Another likely situation is parents gifting money to a trust for their children, to help them buy their first home. The new rules make the parents the principal settlor of the trust and liable for the tax, despite the fact that they are not living in the house and the house is actually the principal home of the child.
It would be a travesty if the proposed rules are not changed. Genuine property speculators will be smart enough to understand the rules and avoid their effects. The further consequence is that it will be even harder for the IRD to apply the intention test to sales of property owned for over two years.
It is very unlikely speculators will be speculating in holiday homes. The main properties for speculation will be everyday family homes, simply because that is where the strongest market demand is. Speculators are also unlikely to be to be speculating in sections, and if so, that intention should become clear after even the most superficial investigation. For instance, a couple looking to buy to build their first home will be clearly distinguishable from an individual who already has a settled family home, who has bought two sections, and obviously isn’t going to be living in both.
There will be grey areas, for example:
What exactly does the period of ownership mean?
Why should someone who has a home and income property be allowed a main home exception however someone with a separate rental property is taxed?
What is the position with the business exemption if someone is in the business of property rental?
The farm exemption only applies to an economic unit, so with the current dairy prices and farms making losses, will these properties be subject to the new tax regardless?
With the significant extra funding the IRD has received, and the increased information now available to the IRD, the IRD should have enough resources to enforce the current intention test, and therefore the proposed bright line test.
If the Government is determined to impose the rules, in all good conscience they need to make amendments. Gouwland suggests the key amendments should be along the lines of:
1. Decrease the sales period to one year to reduce the number of genuine sales that will be
caught by the rules.
2. Have the same acquisition and sale dates as the ordinary rules for the sale of land to reduce confusion.
3. Exempt any sale of land where the sale is used to fund a family home for a spouse pursuant to a relationship property split. This would avoid one spouse being significantly disadvantaged when having to dispose of a property in order to buy a family home.

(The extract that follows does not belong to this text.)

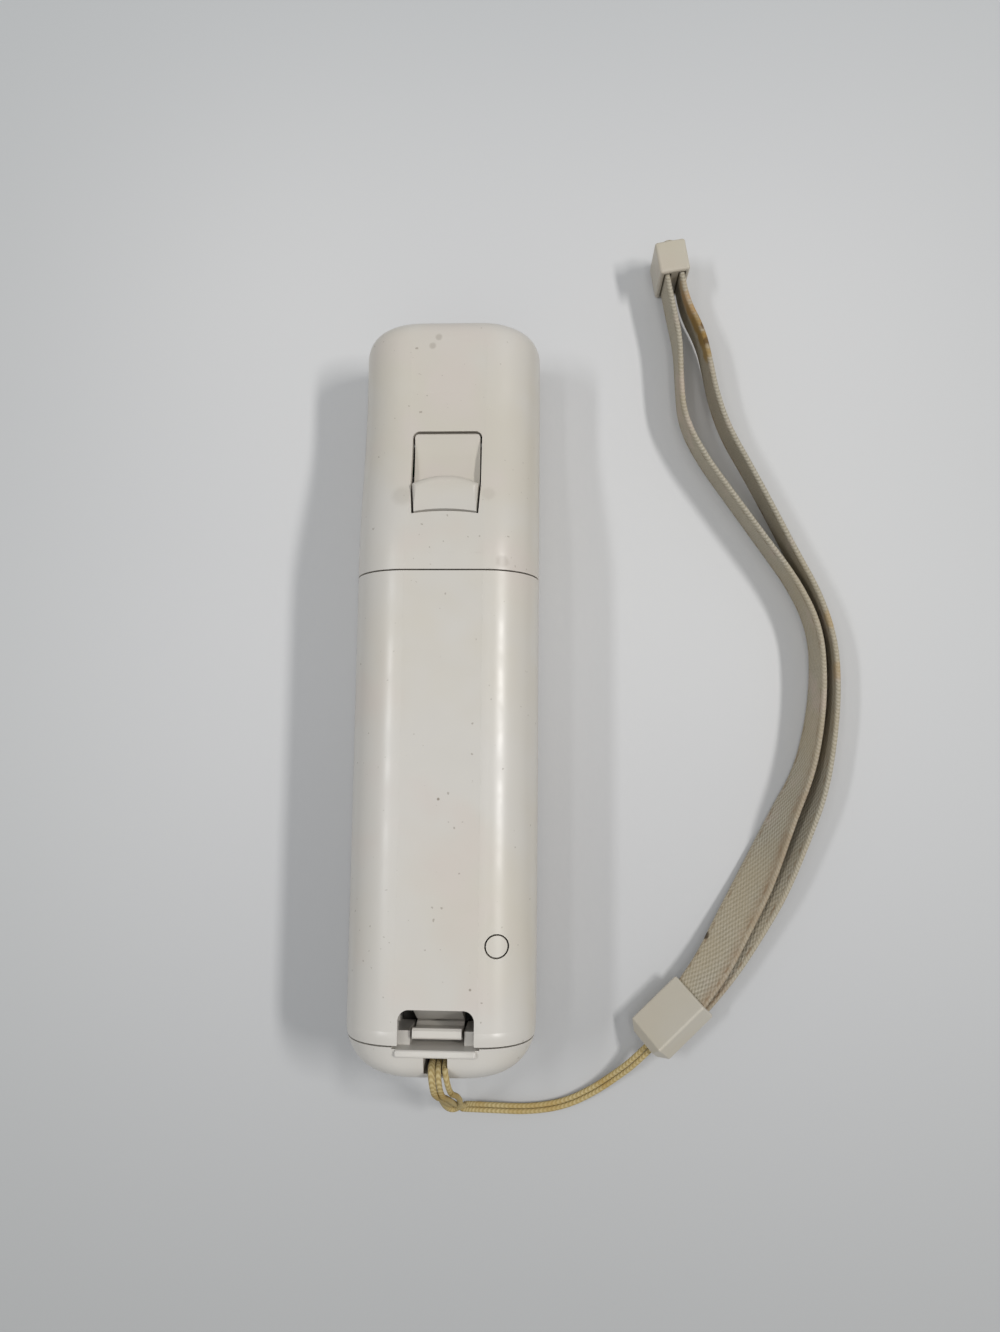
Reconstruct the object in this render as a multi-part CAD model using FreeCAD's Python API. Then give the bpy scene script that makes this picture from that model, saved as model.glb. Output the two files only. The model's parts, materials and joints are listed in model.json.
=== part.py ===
import FreeCAD, Part
import math
import os

# A hand-held game controller with its wrist strap, lying on its button face.
# X runs across the controller, +Y towards the sensor end, +Z up to its back.
# The origin is on the surface it lies on, under the middle of the housing.
# All lengths are millimetres and all angles are degrees.

Vec = FreeCAD.Vector

# Overall size of the housing
length = 148.0
width = 36.2
thickness = 30.8
key_proud = 0.8
wall = 1.8
face_z = key_proud
face_round = 3.0
back_round = 10.5

# In the names below a reach is told from the nearer end of the housing,
# an inset from its side and a drop from the crown of its back.

# Nose, the thinner sensor end, and tail, the strap end
nose_drop = 4.8
nose_slope_start_reach = 50.0
nose_slope_end_reach = 16.0
nose_corner = 5.5
nose_edge = 4.0
tail_corner = 9.0
tail_edge = 3.6
tail_slope_reach = 6.9
tail_slope_drop = 1.3
face_end_edge = 2.5

# Seams between the shells
part_line_z = 9.0
part_line_gap = 0.15
cover_front_y = 20.7
cover_tail_reach = 6.45
cover_side_drop = 10.3
cover_gap = 0.3
hook_x = (5.0, 9.0)
hook_play = 0.4
hook_slot_drop = 4.4
hook_drop = 3.6
hook_tip_drop = 2.5
hook_depth = 2.0
hook_tip_depth = 1.3
rib_drop = 3.2
rib_half_width = 9.0
rib_thickness = 1.0
rib_places = (-34.0, -14.0, 6.0)

# Button keys on the face
key_gap = 0.25
key_tip_round = 0.5
flange_thickness = 0.8
flange_overhang = 1.0
flange_gap = 0.3
cross_span = 17.0
cross_arm = 5.6
cross_reach = 23.0
cross_flange_gap = 0.55
cross_flange_overhang = 0.6
cross_rim_round = 0.4
cross_dish_radius = 6.0
cross_dish_depth = 0.45
cross_pad_radius = 8.2
cross_pad_thickness = 0.7
cross_pad_gap = 0.45
cross_stud_radius = 2.0
cross_stud_height = 1.0
a_key_reach = 46.0
a_key_radius = 5.8
small_key_radius = 2.7
small_key_y = 6.0
small_key_inset = 7.1
small_key_proud = 0.5
number_key_radius = 3.8
number_key_y = (-28.0, -40.0)
power_key_inset = 7.1
power_key_reach = 11.0
power_key_radius = 2.3
power_key_proud = 0.3

# Main board
board_z = 6.0
board_thickness = 1.2
board_corner = 2.0
board_side_gap = 1.0
board_tail_reach = 10.0
board_front_reach = 8.0
board_post_gap = 0.3
dome_height = 1.55
dome_radii = (1.2, 2.0)
dome_foot_radius = 2.4
dome_foot_height = 0.4
chip_height = 1.1
chips = [(0.0, 33.0, 8.0, 8.0), (-8.0, 44.0, 6.0, 5.0), (7.0, 40.0, 5.0, 4.0),
         (0.0, -20.0, 9.0, 9.0), (-9.0, -6.0, 5.0, 7.0), (9.0, -34.0, 5.0, 5.0)]
radio_x = (-8.5, 3.5)
radio_reach = (11.5, 23.5)
radio_height = 1.7
radio_corner = 0.8

# Speaker and light guide behind the face
speaker_y = -9.0
speaker_radius = 8.0
speaker_thickness = 3.0
speaker_frame_thickness = 1.6
speaker_gap = 0.1
speaker_magnet_radius = 4.4
speaker_cone_radii = (7.0, 2.0)
speaker_cone_depth = 1.0
speaker_hole_radius = 0.6
speaker_rows = 5
speaker_columns = 4
speaker_pitch = 2.4
light_reach = 18.0
light_post_gap = 1.0
light_count = 4
light_size = (1.8, 1.2)
light_gap = 0.1
light_bar_half_depth = 1.6
light_bar_thickness = 1.0
lamp_size = (1.6, 1.0, 1.2)

# Battery bay
cell_gap = 0.6
cell_nub_radius = 2.6
cell_nub_length = 1.2
cell_nub_play = 0.2
cell_rim_round = 0.6
cell_floor_gap = 0.1
cell_side_play = 0.3
cell_side_room = 1.8
cell_head_room = 1.9
bay_tail_reach = 29.5
bay_front_y = 12.0
bay_floor_z = 10.2
bay_floor_thickness = 1.2
bay_end_thickness = 1.5
bay_end_drop = 6.8
bay_end_inset = 4.6
contact_thickness = 0.4
contact_size = 9.0
spring_room = 5.4
spring_radius = 2.9
spring_wire_radius = 0.35
spring_play = 0.05
spring_turns = 3
spring_steps = 16
spring_sides = 6

# Decks, latch pocket and screws under the cover
deck_drop = 12.1
deck_thickness = 1.5
bulkhead_thickness = 1.55
pocket_half_width = 8.0
pocket_front_reach = 15.5
pocket_floor_gap = 0.3
pocket_wall = 1.2
ledge_front_reach = 8.6
ledge_drop = 3.3
ledge_gap = 0.5
ledge_width = 3.6
boss_radius = 2.6
screw_shank_radius = 1.2
screw_hole_gap = 0.1
screw_head_radius = 2.2
screw_head_height = 1.4
screw_slot_length = 3.0
screw_slot_width = 0.6
screw_slot_depth = 0.7
screw_inset = 5.5
screw_front_y = 16.8
screw_tail_reach = 18.0
screw_tip_z = 4.2

# Cover latch: a U-shaped tongue in a notch of the cover
notch_half_width = 7.0
notch_front_reach = 12.95
notch_corner = 2.0
tongue_half_width = 4.55
tongue_thickness = 1.2
tongue_bend_reach = 8.6
tongue_bend_drop = 10.4
tab_top_drop = 2.2
tab_tail_reach = 7.3
tab_front_reach = 9.2
tab_thickness = 1.2
nib_depth = 0.5

# Round cap in the cover and the button it pushes
cap_inset = 7.15
cap_reach = 24.4
cap_radius = 1.95
cap_hole_radius = 2.25
cap_flange_radius = 2.9
cap_flange_drop = 5.8
cap_flange_thickness = 0.8
cap_foot_drop = 6.2
sync_top_drop = 6.5
sync_radius = 1.6
sync_flange_radius = 2.5
sync_flange_thickness = 0.7
sync_foot_z = 12.3
sync_guide_wall = 1.0
sync_gap = 0.3
switch_half_width = 3.0
switch_height = 3.4
switch_stem_radius = 1.5
switch_stem_height = 0.8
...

4. Exempt any sale where a trust sells a property which was used by a beneficiary as a family home.
5. Exempt any sale where a parent sells a property used by any children or grandchildren as a family home.
6. Include in the family home exemption any land purchased as a section with the intention of building a dwelling.
7. Allow more than one family home, as a couple will just buy each property separately in the future to avoid the rules.
8. Allow all expenses to be claimed against a sale. If a property is being deemed taxable in circumstances where the seller is not speculating, they should be allowed these expenses, especially where there is little or no private use involved. A speculator would be able to claim all these expenses, so why not someone who is not speculating? This is likely to encourage non-speculators to claim that they are speculators, and that they made the purchase with the intention of resale, all so that expenses can be appropriately claimed. If allowing sellers to claim all expenses is not acceptable to the IRD, why not just disallow the costs for any days the property is used personally? This would have the added benefit of removing the argument over whether the improvements are definitely improvements and or just repairs.
9. Remove the specific company and trust anti avoidance provisions as these are unnecessary and will catch genuine transactions. The existing general anti-avoidance provisions adequately cover any mischief. Take for example a change in trustee due to death or a court order. There is no underlying change, so why should this cause taxable income?
10. Reverse the ring-fencing of losses provision, otherwise genuine sellers will be treated worse than speculators who don’t need to ring-fence any losses. Why should there be any ring-fencing at all? Anyone else with rental, business losses are not ring-fenced. If you are going to deem a sale taxable, then surely you must treat all sales the same.
11. Do not tax any gains made on the sale of land to associated persons. There is no logical reason why any gains are taxed, but any losses are not deductible. There is rollover relief for when companies amalgamate so why should there not be consistent treatment for other transactions between associated parties?
12. Include in the exemption any farmland used in a business, irrespective of whether it is an economic unit or not.
13. Only allow the family home exemption to the extent the property is used as a family home, so that any part of the property used for investment purposes is taxed like any other sole investment property would.
If all else fails, Gouwland suggests simply applying a lesser tax of around 10% so that people forced to sell for whatever genuine reason are not overly disadvantaged. “Let’s not allow a heated Auckland property market to create unfair tax situations”, concluded Gouwland.